O centro de gravidade da vida política portuguesa é, sem sombra de dúvida, o incontornável Chega. Seria interessante perceber porquê, para além da leve espuma dos dias das razões que o não são. E o motivo é apenas um e só um: André Ventura ‘c’est l’empêcheur de tourner en ronde’. Em bom português, aquele que ‘vem estragar os arranjinhos’ que embalavam a classe política portuguesa na sua doce sonolência das posições adquiridas e nunca discutidas, na alternância supostamente ‘civilizada’ à volta da mesa do orçamento e, last but not the least, na amigável divisão interpares dos infinitos escaninhos ocultos no labirinto da máquina do Estado.
Em Portugal há quarenta e muitos anos que os mesmos atores políticos fazem política como se o mundo não tivesse mudado ao longo desses quarenta e muitos anos.

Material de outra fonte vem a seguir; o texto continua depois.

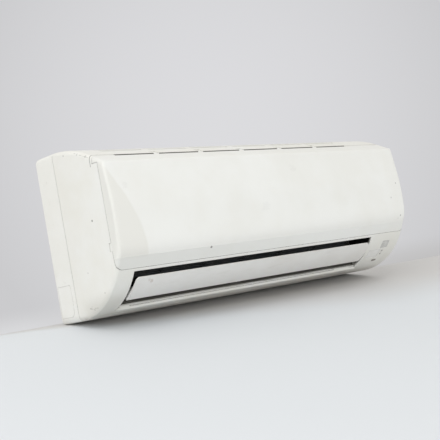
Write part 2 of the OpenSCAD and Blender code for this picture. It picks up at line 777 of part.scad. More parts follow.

Os nossos políticos dos partidos que a si próprios se intitulam de ‘respeitáveis’ estão hermeticamente fechados no mundo a preto e branco que nos espreita das reportagens da RTP Memória, com os Taunus 12M, os carochas roncantes e os táxis matateus a arrastarem-se pelas ruas de uma Lisboa só há pouco saída do Costa do Castelo ou de O Leão da Estrela. Os nossos políticos ‘responsáveis’ não fizeram o percurso que vai do pesado telefone de baquelite colado à parede de casa até ao iPhone 15. Ainda discam o número, não o pedem à Siri.
São dois mundos irreconciliáveis, o real dos homens comuns, que vivem no hoje e o fictício dos habitantes da bolha, que vivem em 1976.
Chega a ser dolorosa, por exemplo, a visão que o provinciano da bolha tem daquilo que ele imagina ser um verdadeiro ‘homem de Estado’. Uma visão que não passa de uma versão caricaturada, pomposa e vazia, de um daqueles velhos lordes ingleses que entravam na política perdendo tempo e dinheiro porque – bons tempos – a entendiam como causa pública, e não causa própria.
Para o provinciano emergente da bolha, homem de Estado era o saudoso Gouvarinho do Eça, e não Churchill que era gordo, fumava charutos, bebia como um carroceiro, dizia palavrões e saía da cama só às duas da tarde.
Mas André Ventura e o Chega, com a ajuda da ‘vil canalha’ espetaram um alfinete na bolha e aquilo esvazia todos os dias a olhos vistos.
E, voltando ao princípio: os náufragos da bolha, centristas, sociais-democratas, socialistas, jornalistas (muitos) e comentadores quase todos) ou seja, todos os ex-habitantes daquele mundo irreal e a temperatura constante, os expulsos daquele cocoon macio e felpudo, horrorizados pela descoberta do mundo real que a implosão da bolha lhes está a trazer, todos em uníssono culpam André Ventura, e o Chega e os seus dirigentes ora tidos por grunhos, ora por inexistentes, ora, paradoxalmente, pelas duas coisas ao mesmo tempo e ainda os zangados e os taxistas, as costureiras e os marmelistas e todas as demais profissões tidas por de baixa extracção por essa neo-neo-elite que, na sua maioria, finge não conhecer os pais quando, acompanhados por amigos, se cruzam com eles na rua.
Mas, o mais importante, o que é vital e incontornável, é que culpam André Ventura e o Chega em vez de se culparem a si próprios pelo estado a que chegaram e a que deixaram chegar o país. E por tudo o mais ao longo dos anos feito e que a PGR está, paulatinamente, a trazer à luz do dia. Mas isso é outra história e bem mais grave que o desenrolar do processo, nos próximos meses seguramente nos contará.